Zima v. North Colonie Central School District

225 A.D.2d 993 | N.Y. App. Div. | 1996

—Mikoll, J. P.

Plaintiffs brought this negligence action to recover for injuries sustained by plaintiff Terry A. Zima on January 30, 1991 when he slipped and fell on a patch of ice on the sidewalk in front of the main entrance to Boght Hills Elementary School in the Town of Colonie, Albany County, at about 6:30 p.m. The record indicates that at 4:00 p.m. that day, the rain that had been falling for most of the day changed to freezing rain. According to defendant’s custodian, he salted the walkway in question at 2:30 p.m., 5:00 p.m. and 7:00 p.m. A basketball game was scheduled at the school that evening and Zima decided to bring his son to the game after his wife called the school to ascertain that the event had not been canceled due to the "threat of inclement weather conditions”. Following joinder of issue in this action, defendant moved for summary judgment dismissing the complaint. Supreme Court denied the motion and this appeal by defendant followed.
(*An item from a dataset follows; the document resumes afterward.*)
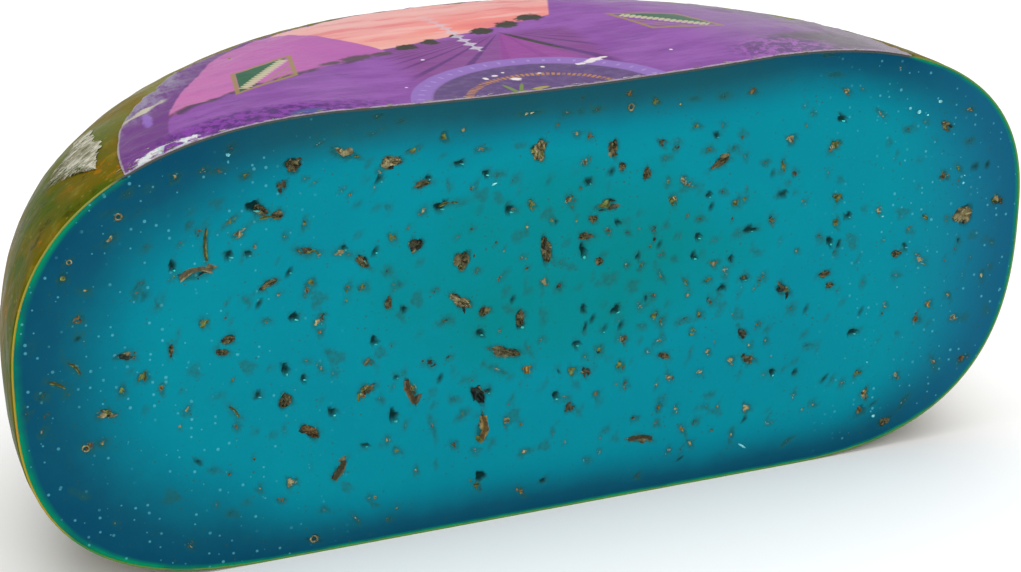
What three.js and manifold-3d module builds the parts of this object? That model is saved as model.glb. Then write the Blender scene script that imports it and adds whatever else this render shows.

We reverse. Defendant maintains that it cannot be liable for plaintiffs’ injuries as a matter of law because its duty as a property owner to keep the sidewalk clear of ice was suspended until a reasonable time after the cessation of the inclement conditions (see, Newsome v Cservak, 130 AD2d 637; see also, *994Amazon v British Am. Dev. Corp., 216 AD2d 702, 704). Supreme Court denied defendant’s motion, however, based on the fact that it found questions of fact on the record as to the issue of whether there was actually a "storm in progress” at the time Zima fell. We find from the proof in the record that, although it is clear that no major winter storm occurred at the time of the accident, the undisputed proof sufficiently establishes the existence of an ongoing hazardous weather condition that defendant was under no obligation to correct until a reasonable time after it had ended (see, Downes v Equitable Life Assur. Socy., 209 AD2d 769). Here, not only does the weather report in the record confirm the existence of icy conditions on the day in question, Zima acknowledges in his deposition testimony that an icy rain was falling when he drove home from work and also when he drove to the school for the game.

Thus, the question distills to whether defendant’s salting activities in the midst of this icy rain affirmatively increased the existing hazard or otherwise caused Zima to detrimentally rely upon them (see, Amazon v British Am. Dev. Corp., supra, at 704; Newsome v Cservak, supra; see also, Mills v Farwin Realty Corp., 30 AD2d 537, appeal dismissed 23 NY2d 897). Notably, although plaintiffs argue that defendant failed to completely cover the sidewalk with salt, this fact, even if true, does not establish defendant’s liability since the "failure to get all the snow and ice off the walk is not negligence” (Herrick v Grand Union Co., 1 AD2d 911; see, Nevins v Great Atl. & Pac. Tea Co., 164 AD2d 807, 808). Notably, other than implying that defendant’s salting activities were incomplete or insufficiently frequent, plaintiffs presented nothing that would establish that defendant’s methods actually increased the natural hazards of the ice. Moreover, although plaintiffs also imply that Zima detrimentally relied upon assurances that the basketball game was to go on as scheduled, as well as defendant’s sanding activities, we find no evidence of reliance given Zima’s admitted awareness of the icy rain coupled with his statement that he saw ice on the sidewalk prior to his fall and actually slowed his pace as a result (see, Amazon v British Am. Dev. Corp., supra, at 704).

Crew III, Casey, Yesawich Jr. and Peters, JJ., concur. Ordered that the order is reversed, on the law, with costs, motion granted, summary judgment awarded to defendant and complaint dismissed.